---- Data in this exercise

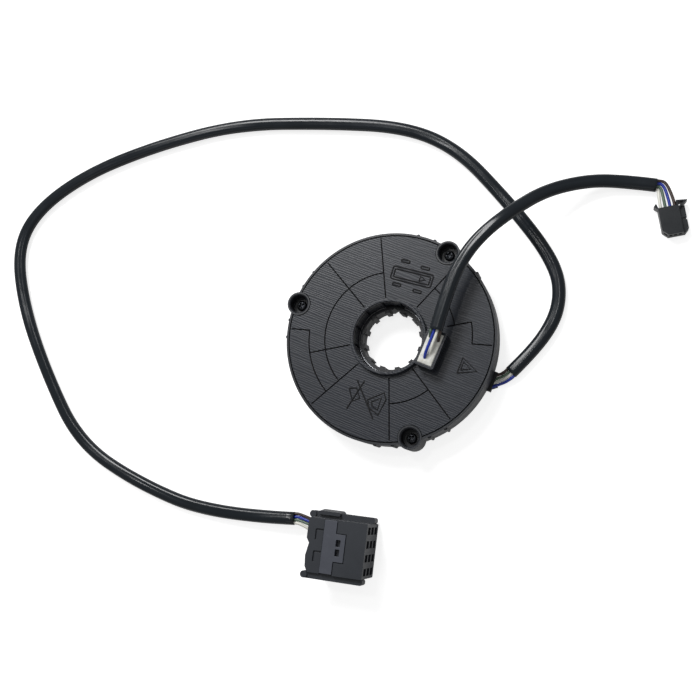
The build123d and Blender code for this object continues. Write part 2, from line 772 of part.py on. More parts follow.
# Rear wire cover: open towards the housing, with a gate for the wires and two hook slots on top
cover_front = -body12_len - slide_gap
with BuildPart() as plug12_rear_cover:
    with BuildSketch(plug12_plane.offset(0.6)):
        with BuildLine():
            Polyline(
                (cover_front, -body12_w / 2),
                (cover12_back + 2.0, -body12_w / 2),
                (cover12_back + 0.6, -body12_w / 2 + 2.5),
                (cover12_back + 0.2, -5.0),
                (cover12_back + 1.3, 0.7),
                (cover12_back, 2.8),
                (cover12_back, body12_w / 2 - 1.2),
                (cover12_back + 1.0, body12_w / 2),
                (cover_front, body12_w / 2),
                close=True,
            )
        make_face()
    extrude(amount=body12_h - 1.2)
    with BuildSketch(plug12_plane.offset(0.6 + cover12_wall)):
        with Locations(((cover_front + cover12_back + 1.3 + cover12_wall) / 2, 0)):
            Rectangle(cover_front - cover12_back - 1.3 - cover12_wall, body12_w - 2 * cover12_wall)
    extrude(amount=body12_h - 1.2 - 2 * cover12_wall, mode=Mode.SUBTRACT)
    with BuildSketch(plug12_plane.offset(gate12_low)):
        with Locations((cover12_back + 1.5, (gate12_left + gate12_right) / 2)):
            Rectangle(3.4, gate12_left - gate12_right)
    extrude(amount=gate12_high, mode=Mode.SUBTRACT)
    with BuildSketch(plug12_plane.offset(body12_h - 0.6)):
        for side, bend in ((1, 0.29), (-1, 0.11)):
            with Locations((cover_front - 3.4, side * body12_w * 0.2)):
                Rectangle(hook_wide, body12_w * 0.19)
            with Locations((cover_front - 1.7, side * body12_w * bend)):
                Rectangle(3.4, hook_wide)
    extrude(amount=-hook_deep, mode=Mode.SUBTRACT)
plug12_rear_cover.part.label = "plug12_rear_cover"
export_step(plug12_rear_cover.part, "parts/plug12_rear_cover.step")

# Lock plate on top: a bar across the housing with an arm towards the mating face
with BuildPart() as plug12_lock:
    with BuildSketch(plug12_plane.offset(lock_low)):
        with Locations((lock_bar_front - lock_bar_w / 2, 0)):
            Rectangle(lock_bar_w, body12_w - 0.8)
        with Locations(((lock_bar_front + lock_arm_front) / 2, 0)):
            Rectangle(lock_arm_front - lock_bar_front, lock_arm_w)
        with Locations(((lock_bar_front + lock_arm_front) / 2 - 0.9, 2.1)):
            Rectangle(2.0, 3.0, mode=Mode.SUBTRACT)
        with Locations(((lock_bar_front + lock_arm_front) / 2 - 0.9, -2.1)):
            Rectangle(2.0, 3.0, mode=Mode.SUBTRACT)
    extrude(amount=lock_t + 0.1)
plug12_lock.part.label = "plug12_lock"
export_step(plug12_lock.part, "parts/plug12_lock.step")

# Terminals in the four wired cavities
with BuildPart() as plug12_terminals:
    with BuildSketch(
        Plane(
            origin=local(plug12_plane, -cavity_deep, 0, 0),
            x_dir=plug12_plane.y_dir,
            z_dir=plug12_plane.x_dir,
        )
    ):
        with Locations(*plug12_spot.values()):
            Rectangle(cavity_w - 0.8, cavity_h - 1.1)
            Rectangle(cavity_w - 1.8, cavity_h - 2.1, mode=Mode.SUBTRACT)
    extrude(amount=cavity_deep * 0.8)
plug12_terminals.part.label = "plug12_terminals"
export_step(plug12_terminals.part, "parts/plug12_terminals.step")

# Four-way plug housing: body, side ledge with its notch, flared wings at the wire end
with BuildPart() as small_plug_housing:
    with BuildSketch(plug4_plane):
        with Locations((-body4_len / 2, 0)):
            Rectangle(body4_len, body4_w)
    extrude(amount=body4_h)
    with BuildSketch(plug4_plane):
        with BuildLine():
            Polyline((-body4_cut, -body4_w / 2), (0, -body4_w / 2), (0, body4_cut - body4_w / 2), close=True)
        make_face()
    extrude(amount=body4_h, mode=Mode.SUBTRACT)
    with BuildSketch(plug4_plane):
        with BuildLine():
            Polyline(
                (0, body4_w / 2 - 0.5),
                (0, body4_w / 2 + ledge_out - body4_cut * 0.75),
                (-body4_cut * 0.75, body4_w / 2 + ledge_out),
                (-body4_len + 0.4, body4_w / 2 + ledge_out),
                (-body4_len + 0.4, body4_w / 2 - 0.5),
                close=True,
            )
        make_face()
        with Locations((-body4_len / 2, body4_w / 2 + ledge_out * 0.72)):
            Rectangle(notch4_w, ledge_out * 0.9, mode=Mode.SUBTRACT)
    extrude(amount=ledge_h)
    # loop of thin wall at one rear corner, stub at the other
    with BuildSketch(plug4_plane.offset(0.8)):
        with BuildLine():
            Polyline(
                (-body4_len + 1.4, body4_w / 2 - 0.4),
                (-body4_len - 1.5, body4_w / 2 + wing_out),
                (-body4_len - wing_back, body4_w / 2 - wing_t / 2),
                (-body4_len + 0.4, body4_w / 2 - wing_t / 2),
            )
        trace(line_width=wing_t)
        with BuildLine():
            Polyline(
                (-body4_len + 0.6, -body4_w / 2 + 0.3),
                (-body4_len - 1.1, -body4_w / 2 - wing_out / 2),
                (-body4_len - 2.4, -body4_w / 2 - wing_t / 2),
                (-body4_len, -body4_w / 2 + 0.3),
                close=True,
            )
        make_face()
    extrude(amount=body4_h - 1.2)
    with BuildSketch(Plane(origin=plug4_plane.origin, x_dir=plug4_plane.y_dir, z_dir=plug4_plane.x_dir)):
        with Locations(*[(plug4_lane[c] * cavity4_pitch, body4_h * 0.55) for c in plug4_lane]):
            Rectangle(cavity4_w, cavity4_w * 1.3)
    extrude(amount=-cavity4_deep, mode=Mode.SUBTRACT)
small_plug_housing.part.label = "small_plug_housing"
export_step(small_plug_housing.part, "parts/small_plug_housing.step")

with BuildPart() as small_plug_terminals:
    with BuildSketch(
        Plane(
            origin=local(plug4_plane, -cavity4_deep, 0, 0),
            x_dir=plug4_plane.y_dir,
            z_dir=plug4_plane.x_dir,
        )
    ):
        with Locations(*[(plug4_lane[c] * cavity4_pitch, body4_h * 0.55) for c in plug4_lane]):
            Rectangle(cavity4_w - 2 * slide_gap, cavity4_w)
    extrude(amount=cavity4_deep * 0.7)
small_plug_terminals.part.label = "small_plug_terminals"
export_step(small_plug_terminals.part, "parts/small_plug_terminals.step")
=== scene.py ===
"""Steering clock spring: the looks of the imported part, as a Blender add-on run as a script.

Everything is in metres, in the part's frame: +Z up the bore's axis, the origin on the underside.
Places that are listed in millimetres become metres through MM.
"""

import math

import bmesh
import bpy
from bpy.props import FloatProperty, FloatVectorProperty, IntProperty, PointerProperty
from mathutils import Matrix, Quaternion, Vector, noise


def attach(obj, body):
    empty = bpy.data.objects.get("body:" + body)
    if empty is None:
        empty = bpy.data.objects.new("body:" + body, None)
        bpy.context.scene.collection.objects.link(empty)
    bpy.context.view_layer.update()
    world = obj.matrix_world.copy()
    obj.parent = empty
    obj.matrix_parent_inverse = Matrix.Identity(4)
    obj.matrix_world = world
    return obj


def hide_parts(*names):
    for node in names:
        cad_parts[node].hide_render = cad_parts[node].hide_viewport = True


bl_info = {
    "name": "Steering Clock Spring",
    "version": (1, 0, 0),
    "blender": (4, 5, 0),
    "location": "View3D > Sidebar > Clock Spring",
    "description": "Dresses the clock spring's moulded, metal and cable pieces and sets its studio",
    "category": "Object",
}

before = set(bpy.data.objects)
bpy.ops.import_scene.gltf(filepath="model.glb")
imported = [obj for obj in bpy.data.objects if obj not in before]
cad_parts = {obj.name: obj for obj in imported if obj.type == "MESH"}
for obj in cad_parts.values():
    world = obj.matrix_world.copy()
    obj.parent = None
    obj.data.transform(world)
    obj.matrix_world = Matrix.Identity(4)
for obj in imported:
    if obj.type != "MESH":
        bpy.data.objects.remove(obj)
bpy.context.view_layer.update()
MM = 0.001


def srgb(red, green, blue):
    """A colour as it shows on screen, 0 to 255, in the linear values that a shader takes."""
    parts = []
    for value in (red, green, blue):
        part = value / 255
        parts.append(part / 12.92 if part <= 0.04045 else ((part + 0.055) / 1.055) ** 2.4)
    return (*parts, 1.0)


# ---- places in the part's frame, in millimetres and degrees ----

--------
---- Data in this exercise

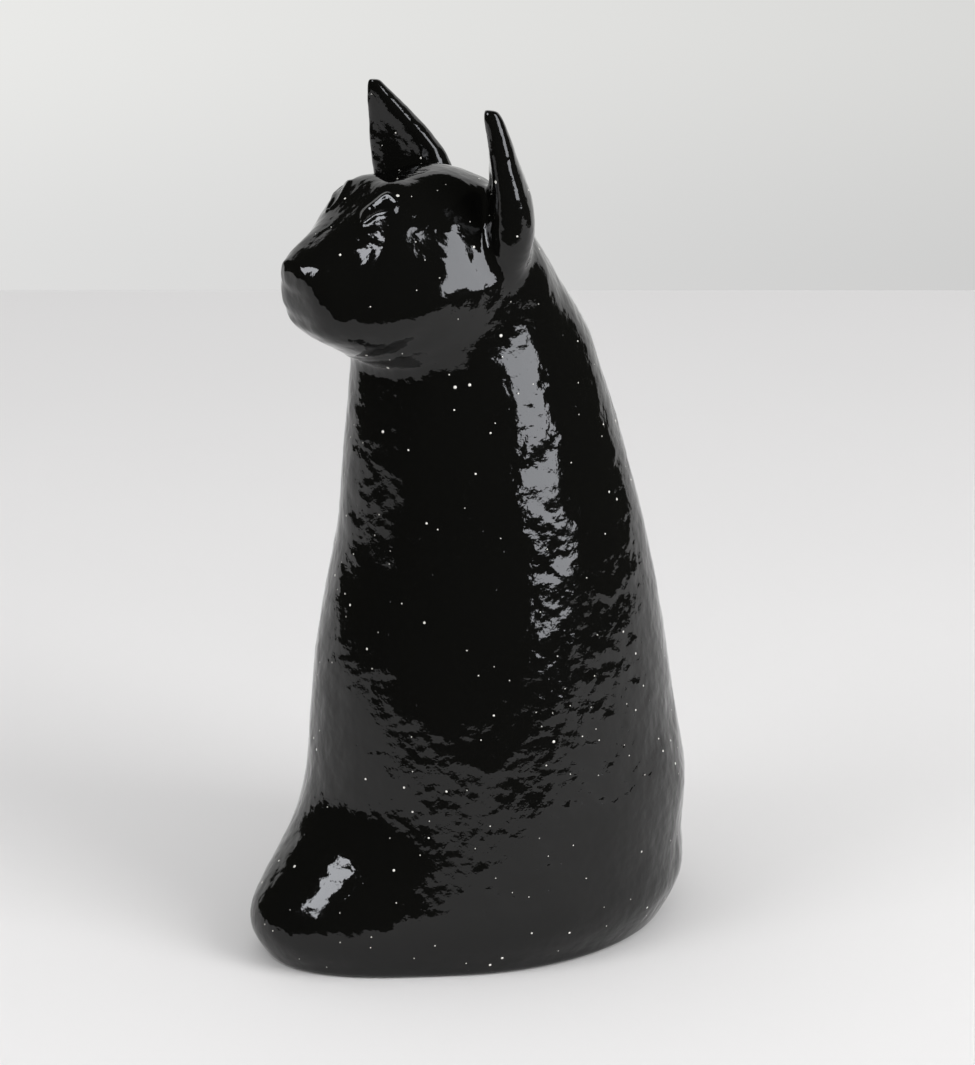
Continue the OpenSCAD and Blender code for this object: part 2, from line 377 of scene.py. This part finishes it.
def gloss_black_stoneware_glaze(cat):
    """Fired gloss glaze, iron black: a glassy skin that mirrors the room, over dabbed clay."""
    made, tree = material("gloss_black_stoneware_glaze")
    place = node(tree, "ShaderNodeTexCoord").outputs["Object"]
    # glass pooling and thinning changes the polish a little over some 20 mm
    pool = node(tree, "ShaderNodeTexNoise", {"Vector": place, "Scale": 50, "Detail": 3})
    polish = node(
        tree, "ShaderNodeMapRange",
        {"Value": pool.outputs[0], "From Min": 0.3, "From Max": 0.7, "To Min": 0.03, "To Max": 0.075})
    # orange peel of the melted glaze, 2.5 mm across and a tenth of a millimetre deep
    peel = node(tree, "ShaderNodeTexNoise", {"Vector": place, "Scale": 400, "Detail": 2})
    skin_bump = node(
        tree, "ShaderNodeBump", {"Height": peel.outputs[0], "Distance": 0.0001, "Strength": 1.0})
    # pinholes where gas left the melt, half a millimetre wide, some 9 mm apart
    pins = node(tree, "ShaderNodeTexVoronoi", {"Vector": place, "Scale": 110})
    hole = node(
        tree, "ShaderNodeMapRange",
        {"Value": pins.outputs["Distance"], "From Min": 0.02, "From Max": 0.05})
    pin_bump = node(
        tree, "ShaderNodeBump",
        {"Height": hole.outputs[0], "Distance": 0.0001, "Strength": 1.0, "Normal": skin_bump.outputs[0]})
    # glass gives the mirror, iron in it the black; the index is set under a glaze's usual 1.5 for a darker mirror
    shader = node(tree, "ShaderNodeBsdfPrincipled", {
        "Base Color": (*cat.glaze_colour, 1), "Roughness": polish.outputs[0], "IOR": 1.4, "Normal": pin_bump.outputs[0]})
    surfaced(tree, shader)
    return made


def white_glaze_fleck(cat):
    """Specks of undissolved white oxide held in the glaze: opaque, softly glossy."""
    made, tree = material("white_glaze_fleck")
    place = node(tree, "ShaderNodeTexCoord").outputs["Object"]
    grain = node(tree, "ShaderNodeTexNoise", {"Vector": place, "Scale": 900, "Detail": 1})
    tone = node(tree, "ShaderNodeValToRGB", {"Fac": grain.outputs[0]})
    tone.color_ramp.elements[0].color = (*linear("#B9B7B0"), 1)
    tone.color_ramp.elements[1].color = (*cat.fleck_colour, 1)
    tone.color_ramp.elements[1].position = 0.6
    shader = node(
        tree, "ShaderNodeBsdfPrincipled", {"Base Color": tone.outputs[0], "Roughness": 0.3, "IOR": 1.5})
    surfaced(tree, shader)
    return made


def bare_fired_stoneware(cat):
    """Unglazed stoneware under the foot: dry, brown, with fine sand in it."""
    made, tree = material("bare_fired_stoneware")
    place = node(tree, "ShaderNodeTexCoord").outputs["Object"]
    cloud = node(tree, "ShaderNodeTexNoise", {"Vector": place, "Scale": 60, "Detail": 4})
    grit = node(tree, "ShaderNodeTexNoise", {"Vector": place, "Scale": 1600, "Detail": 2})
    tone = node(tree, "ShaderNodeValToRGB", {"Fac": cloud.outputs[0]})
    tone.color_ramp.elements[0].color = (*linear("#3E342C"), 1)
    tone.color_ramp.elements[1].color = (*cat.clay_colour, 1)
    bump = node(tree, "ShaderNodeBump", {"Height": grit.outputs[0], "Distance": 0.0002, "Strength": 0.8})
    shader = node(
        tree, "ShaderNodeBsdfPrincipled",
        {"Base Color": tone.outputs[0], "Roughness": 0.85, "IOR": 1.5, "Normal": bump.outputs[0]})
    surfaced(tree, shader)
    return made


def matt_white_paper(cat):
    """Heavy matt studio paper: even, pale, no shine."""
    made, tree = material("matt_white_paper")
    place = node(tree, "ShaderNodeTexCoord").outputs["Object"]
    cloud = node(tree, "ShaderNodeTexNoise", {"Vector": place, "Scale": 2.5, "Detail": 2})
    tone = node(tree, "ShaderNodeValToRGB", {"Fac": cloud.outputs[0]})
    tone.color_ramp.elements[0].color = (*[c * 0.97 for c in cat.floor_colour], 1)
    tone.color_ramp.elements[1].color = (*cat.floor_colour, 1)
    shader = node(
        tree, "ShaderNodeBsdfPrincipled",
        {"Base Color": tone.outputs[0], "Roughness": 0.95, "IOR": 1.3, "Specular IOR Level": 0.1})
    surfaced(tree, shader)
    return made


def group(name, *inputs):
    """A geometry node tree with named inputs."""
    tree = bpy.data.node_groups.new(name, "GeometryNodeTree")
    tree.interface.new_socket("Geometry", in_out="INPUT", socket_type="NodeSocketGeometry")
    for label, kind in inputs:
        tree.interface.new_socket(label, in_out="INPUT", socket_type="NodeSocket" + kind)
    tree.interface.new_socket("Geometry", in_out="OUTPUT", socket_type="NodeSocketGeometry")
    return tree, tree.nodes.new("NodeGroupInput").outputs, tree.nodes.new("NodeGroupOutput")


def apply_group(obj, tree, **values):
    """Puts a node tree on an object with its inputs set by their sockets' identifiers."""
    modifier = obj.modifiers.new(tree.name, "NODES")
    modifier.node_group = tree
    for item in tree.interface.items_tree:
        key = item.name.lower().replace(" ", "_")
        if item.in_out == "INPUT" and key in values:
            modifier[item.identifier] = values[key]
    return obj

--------
---- Data in this exercise

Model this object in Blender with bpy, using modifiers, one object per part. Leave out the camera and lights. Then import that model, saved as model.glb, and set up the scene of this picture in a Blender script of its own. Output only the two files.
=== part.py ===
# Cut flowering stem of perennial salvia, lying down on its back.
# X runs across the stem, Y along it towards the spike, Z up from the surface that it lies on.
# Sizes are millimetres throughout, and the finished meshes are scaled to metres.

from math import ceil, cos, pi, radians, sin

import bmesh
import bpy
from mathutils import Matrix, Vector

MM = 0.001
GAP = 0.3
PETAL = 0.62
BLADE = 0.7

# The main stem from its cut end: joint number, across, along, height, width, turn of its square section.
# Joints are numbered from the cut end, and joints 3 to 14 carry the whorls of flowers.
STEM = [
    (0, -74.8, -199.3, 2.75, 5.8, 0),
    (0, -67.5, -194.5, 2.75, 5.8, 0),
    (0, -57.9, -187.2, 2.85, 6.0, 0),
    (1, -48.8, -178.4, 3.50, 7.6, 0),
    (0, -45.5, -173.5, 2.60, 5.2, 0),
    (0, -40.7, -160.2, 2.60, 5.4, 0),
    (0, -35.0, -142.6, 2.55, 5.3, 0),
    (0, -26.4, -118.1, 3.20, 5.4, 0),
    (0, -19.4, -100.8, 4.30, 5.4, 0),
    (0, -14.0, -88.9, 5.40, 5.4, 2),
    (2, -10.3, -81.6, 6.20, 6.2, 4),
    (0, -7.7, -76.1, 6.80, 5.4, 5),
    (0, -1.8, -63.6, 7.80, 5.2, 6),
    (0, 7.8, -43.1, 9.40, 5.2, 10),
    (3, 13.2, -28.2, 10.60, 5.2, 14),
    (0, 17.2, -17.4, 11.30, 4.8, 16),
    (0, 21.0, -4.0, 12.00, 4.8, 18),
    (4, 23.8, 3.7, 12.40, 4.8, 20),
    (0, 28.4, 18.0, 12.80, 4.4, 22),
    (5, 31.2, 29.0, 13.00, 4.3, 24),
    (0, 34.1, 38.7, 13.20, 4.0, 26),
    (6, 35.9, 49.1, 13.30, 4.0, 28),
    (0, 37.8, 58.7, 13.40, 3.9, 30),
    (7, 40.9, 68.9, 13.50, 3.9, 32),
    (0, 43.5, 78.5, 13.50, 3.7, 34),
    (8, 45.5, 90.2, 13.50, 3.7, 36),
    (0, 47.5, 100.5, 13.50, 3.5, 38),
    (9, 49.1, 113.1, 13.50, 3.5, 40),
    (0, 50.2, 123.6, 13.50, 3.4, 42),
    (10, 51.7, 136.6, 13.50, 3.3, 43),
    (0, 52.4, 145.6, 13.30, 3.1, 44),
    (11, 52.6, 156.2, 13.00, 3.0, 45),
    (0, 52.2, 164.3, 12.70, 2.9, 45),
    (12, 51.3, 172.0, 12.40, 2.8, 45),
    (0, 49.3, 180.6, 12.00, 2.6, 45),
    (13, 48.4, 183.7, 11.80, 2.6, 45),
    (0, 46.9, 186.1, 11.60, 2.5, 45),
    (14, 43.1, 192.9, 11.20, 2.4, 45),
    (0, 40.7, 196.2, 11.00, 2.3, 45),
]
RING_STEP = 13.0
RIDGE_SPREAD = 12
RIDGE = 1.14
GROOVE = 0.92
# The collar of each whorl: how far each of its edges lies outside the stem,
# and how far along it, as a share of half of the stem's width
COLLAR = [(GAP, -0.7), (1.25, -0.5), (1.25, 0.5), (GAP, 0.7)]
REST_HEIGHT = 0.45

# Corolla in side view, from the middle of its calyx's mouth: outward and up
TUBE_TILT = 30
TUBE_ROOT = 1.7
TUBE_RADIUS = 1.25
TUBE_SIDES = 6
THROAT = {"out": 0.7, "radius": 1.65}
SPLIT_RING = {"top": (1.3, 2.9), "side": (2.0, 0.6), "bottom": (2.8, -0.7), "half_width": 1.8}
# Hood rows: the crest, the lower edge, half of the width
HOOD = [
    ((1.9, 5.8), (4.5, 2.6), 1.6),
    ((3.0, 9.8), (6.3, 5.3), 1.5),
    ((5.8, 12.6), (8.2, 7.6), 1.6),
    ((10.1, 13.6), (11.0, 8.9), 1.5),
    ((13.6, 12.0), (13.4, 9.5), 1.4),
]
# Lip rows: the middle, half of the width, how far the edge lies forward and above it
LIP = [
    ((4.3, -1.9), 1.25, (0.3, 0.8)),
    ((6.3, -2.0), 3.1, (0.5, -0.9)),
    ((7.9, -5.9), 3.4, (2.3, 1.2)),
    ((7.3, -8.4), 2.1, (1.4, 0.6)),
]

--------

> Problem description
In the listing above, locate the line containing "extrude(amount=cavity4_deep * 0.7)" and the line containing "imported = [obj". Transcribe those two lines and everything between them, exactly as written.

> Solution for this task
    extrude(amount=cavity4_deep * 0.7)
small_plug_terminals.part.label = "small_plug_terminals"
export_step(small_plug_terminals.part, "parts/small_plug_terminals.step")
=== scene.py ===
"""Steering clock spring: the looks of the imported part, as a Blender add-on run as a script.

Everything is in metres, in the part's frame: +Z up the bore's axis, the origin on the underside.
Places that are listed in millimetres become metres through MM.
"""

import math

import bmesh
import bpy
from bpy.props import FloatProperty, FloatVectorProperty, IntProperty, PointerProperty
from mathutils import Matrix, Quaternion, Vector, noise


def attach(obj, body):
    empty = bpy.data.objects.get("body:" + body)
    if empty is None:
        empty = bpy.data.objects.new("body:" + body, None)
        bpy.context.scene.collection.objects.link(empty)
    bpy.context.view_layer.update()
    world = obj.matrix_world.copy()
    obj.parent = empty
    obj.matrix_parent_inverse = Matrix.Identity(4)
    obj.matrix_world = world
    return obj


def hide_parts(*names):
    for node in names:
        cad_parts[node].hide_render = cad_parts[node].hide_viewport = True


bl_info = {
    "name": "Steering Clock Spring",
    "version": (1, 0, 0),
    "blender": (4, 5, 0),
    "location": "View3D > Sidebar > Clock Spring",
    "description": "Dresses the clock spring's moulded, metal and cable pieces and sets its studio",
    "category": "Object",
}

before = set(bpy.data.objects)
bpy.ops.import_scene.gltf(filepath="model.glb")
imported = [obj for obj in bpy.data.objects if obj not in before]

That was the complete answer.